Kathie G Short
People coming to AA usually have preconceptions of the Twelve Step Program and when first introduced to reading the Big Book the word \"God\" appears causing a positive or negative reaction. Some find comfort but in general many feel they have been abandoned by God, punished by God or have no belief in A God. Alcoholics Anonymous has a Twelve Step Program that is open to all, with the solid belief that each person finds their Higher Power or God of their understanding.
There is no judgement of anyone's beliefs but encouragement and love by the fellowship of the program. We learn \"We can't do it alone\" and learn to live life \"One Day At a Time\" through the principals of the Twelve Steps, Twelve Traditions and Twelve Concepts using fellowship, meditation, daily self care and multiple pathways of recovery. The beautiful spiritual experience that develops brings peace and serenity so necessary for continued recovery.
Kathie was born in Waterloo, Iowa and moved to the Gulf Coast when she was twelve and her father accepted a position at Tulane University.
She has a degree in accounting, is a licensed all breed dog judge for the United Kennel Club, past District Governor for Rotary International, has worked in the medical field for over twenty three years and is a CCAR Recovery Coach and trainer. She found her ""fit"" in life when she began her recovery in 2010. Her passion is working with people in recovery and giving back what she has been been so freely given.
Kathie began her training in 2016 under the direction of Carver Brown, obtained her Recovery Coach credentials and completed her Recovery Coach Train the Trainor the same year.

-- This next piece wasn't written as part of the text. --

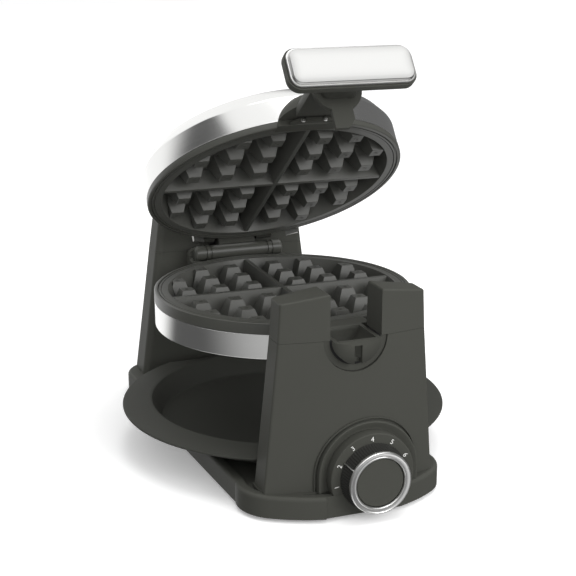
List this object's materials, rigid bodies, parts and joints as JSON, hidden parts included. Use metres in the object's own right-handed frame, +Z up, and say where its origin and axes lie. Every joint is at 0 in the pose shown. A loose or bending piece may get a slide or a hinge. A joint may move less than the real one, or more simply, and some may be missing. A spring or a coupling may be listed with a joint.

She served on the board for Memorial Hospital Gulfport for eleven years and was an advocate for Memorial Behavior Health and worked with Pine Grove Hattiesburg to help get people into recovery programs there and other institutions.
Kathie formed an AA Group (Stepsisters) to offer encouragement to women in recovery and now is able to use her CCAR training to offer multiple pathways of recovery which she refers to as the ""next life steps"" Her goal is to assist women and also men to maintain recovery after leaving recovery houses, hospitals, university programs, prison and 12 Step programs.